In practice, many security teams discover the model is not unified only after a deprovisioning failure leaves access active somewhere no one was monitoring.

How It Works in Practice

An identity-centric operating model should measure identity as an operational dependency, not just a directory object. The most useful metrics are those that show whether identity events are propagating across applications, infrastructure, automation, and third-party integrations without manual intervention. That includes how quickly access is created, how often approvals are bypassed, how reliably revocation lands everywhere, and whether exceptions are shrinking over time.

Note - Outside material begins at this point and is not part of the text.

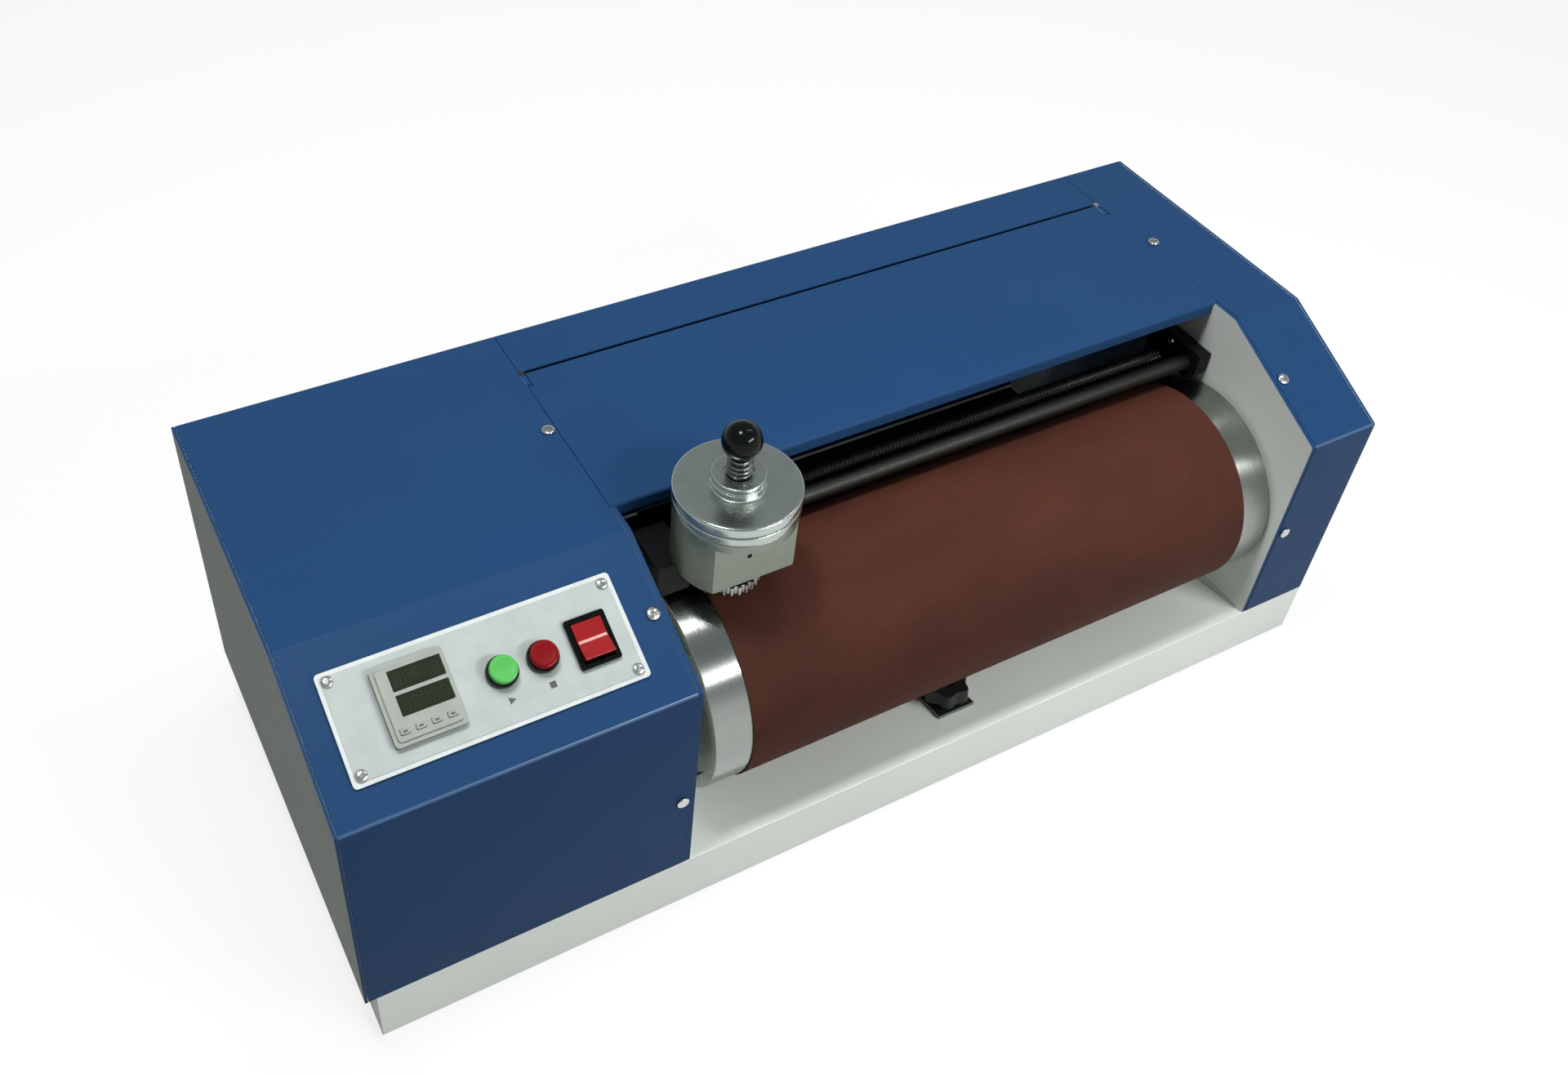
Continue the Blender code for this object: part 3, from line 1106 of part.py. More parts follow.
def make_knob(trough, seat):
    """A lobed knob with its stud, standing on the brush's foot."""
    centre = (KNOB_X, KNOB_DOWN)
    steps = KNOB_LOBES * 6
    lobes = []
    for i in range(steps):
        a = 2 * pi * i / steps
        r = KNOB_RADIUS * (0.9 + 0.1 * cos(KNOB_LOBES * a))
        lobes.append((centre[0] + r * cos(a), centre[1] + r * sin(a)))
    bm = bmesh.new()
    add_prism(bm, lobes, seat + 4.0, seat + 15.0, "Z")
    knob = piece("brush_clamp_knob", bm, PLASTIC, (*centre, seat), trough)
    add_to(knob, bore_tool("knob_collar", centre, 7.0, seat, seat + 5.0, "Z", parent=trough),
           bore_tool("knob_stud", centre, STUD_RADIUS, GAP, seat + 1.0, "Z", sides=SMALL, parent=trough))


# ---- Assembly --------------------------------------------------------------------------

def main():
    slope = empty("slope_frame", (0, Y_FRONT, BEND_HEIGHT), SLOPE_ANGLE)
    trough = empty("trough_frame", (0, Y_FRONT + TROUGH_FRONT, BASE_HEIGHT), TROUGH_ANGLE)
    make_base()
    left_cover = make_cover("left_cover", X_LEFT + END_PLATE + GAP, X_LEFT_EDGE)
    right_cover = make_cover("right_cover", X_RIGHT_EDGE, X_RIGHT - END_PLATE - GAP)
    make_end_plates()
    make_walls()
    make_rear_cover()
    make_lid()
    make_cover_screws(left_cover, right_cover)
    make_drum()
    make_bearings()
    make_drive()
    make_motor()
    make_traverse()
    make_carriage()
    make_arm()
    make_holder()
    make_spindle()
    make_panel(slope, left_cover)
    make_inlet(left_cover)
    make_board()
    make_brush(trough)


main()
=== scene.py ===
"""Looks of the rotary drum abrasion tester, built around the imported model.

Sizes and places are in millimetres and come from the frame's boxes. MM turns them into metres.
"""

from math import acos, atan2, cos, hypot, pi, radians, sin, tan

import bmesh
import bpy
from mathutils import Matrix, Vector


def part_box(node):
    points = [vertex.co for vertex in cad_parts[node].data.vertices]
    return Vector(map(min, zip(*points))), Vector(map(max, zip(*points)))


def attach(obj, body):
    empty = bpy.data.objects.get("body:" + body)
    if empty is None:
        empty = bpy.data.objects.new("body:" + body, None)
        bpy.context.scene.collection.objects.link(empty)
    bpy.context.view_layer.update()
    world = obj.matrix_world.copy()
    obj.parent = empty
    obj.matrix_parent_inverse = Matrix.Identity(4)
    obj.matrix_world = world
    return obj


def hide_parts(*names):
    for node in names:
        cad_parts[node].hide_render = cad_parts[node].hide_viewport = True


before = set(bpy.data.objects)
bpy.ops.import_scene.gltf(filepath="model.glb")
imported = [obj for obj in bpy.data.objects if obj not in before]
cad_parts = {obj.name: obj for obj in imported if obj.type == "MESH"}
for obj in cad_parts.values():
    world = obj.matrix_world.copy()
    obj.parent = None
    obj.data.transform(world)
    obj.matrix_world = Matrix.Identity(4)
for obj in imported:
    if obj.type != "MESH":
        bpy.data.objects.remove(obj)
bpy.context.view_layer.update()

MM = 0.001
GAP = 0.3
WELD = 0.002        # points nearer than this become one
FINE = 192          # sides of the drum
ROUND = 96          # sides of the holder and other turned pieces
SMALL = 32          # sides of screws and studs

SLOPE_RUN = 96.0
SLOPE_RISE = 45.0
COVER_SHEET = 1.5
COVER_BEND = 2.5
COVER_EDGE = 0.35   # how far a sheet's edges are softened
END_PLATE = 2.0
PLATE_EDGE = 0.3
END_INSET = 0.03    # keeps the softened plates inside the CAD box
WALL = 3.0
FLANGE_WIDTH = 14.0
FLANGE_SHEET = 2.0
FLANGE_LIFT = 3.0
BASE_SHEET = 2.0
BASE_FLANGE = 18.0
BASE_INSET = 0.05
TROUGH_DEPTH = 12.0
TROUGH_FRONT = 2.5
LID_LIP = 9.0
LID_SIDE_GAP = 0.6  # from the bearing walls
LID_CHEEK = 1.5     # thickness of its two ends
PIN_RADIUS = 2.0
BEARING_HOLE = 17.5
SCREW_PASSAGE = 8.0  # lets the lead screw through the left wall
SCREW_HOLE = 2.2
SCREW_RECESS = 0.9
END_SCREW_HOLE = 2.8
SUPPORT_RIM = 7.0   # round the guide rod
THREAD_PITCH = 3.0
THREAD_DEPTH = 1.1
INLET_WIDTH = 27.0  # of the part behind the cover
INLET_HEIGHT = 20.0
HOLDER_BORE = 5.3
STUD = 4.0          # radius of the spindle's ends
ARM_BORE = 9.9      # clears the chuck's hub
CHUCK_HUB = 9.6
NOSE_RADIUS = 11.0
DRUM_WALL = 6.0
FLAT_DEPTH = 26.0   # from the holder's axis to its flats
KNOB_UP = 34.0      # the clamp knob's place up the trough
KNOB_RADIUS = 17.0
BRUSH_FOOT = 2.5    # thickness of the foot under the knob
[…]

In mature environments, the identity layer becomes the control point for joiner, mover, and leaver events, but the measurement model must extend beyond humans. For NHIs, the same logic applies to service accounts, API keys, certificates, and workload tokens. If those assets are still minted locally, renewed ad hoc, or revoked only when a human remembers, the operating model is not truly identity-centric. The guidance in Ultimate Guide to NHIs — What are Non-Human Identities is helpful here because it frames visibility, lifecycle, and offboarding as measurable control outcomes, not abstract policy statements.

  • Measure the percentage of systems that consume identity events automatically rather than via ticket-driven updates.
  • Track time to revoke for users, service accounts, tokens, and certificates separately, because their failure modes differ.
  • Count orphaned identities, stale credentials, and policy exceptions that persist beyond their approved window.
  • Review whether access grants are centrally attested or whether downstream teams can still self-authorise.

The NIST Cybersecurity Framework 2.0 is useful as a measurement anchor because it emphasises governed, repeatable outcomes across identity, access, and recovery domains. NHIMG data also shows that 91.6% of secrets remain valid five days after notification, which makes revocation latency a practical metric, not an academic one. These controls tend to break down in hybrid estates where legacy systems cannot consume lifecycle events and remain dependent on manual change management.

Common Variations and Edge Cases

Tighter identity measurement often increases operational overhead, requiring organisations to balance control accuracy against integration cost. That tradeoff matters because not every system can support the same level of automation, and not every exception is evidence of failure. Current guidance suggests separating deliberate exceptions from unmanaged drift, then measuring both with equal discipline.

For example, highly regulated platforms may require extra approval steps, while ephemeral cloud workloads may need much faster automation and shorter credential lifetimes. In those cases, the right metric is not simply “number of exceptions,” but whether exceptions are time-bound, reviewed, and eventually removed. Likewise, a low orphan-account count is only meaningful if discovery coverage is broad enough to find hidden identities in code repositories, CI/CD pipelines, and shadow tooling. NHIMG’s Top 10 NHI Issues and 52 NHI Breaches Analysis both reinforce the same operational lesson: visibility gaps make reassuring metrics unreliable.

There is no universal standard yet for the ideal threshold of exception rates across all identity domains, so the more defensible approach is to trend them by system class, identity type, and business criticality. Identity-centric programmes become misleading when they optimise central dashboards while leaving local systems free to create lasting access outside the governed path.

Standards & Framework Alignment

This section maps relevant standards and security frameworks to the operational risks and controls described in this guidance.

OWASP Non-Human Identity Top 10 address the attack and risk surface, while NIST CSF 2.0 and NIST AI RMF set the governance and control requirements practitioners need to meet.

Framework Control / Reference Relevance
OWASP Non-Human Identity Top 10 NHI-01 Covers visibility and inventory gaps for non-human identities.
NIST CSF 2.0 PR.AC-1 Access control metrics map to whether identity is the governing control plane.
NIST AI RMF Identity-centric measurement supports governance and accountability for automated systems.

Inventory all NHIs and measure orphaned or unmanaged identities until coverage is complete.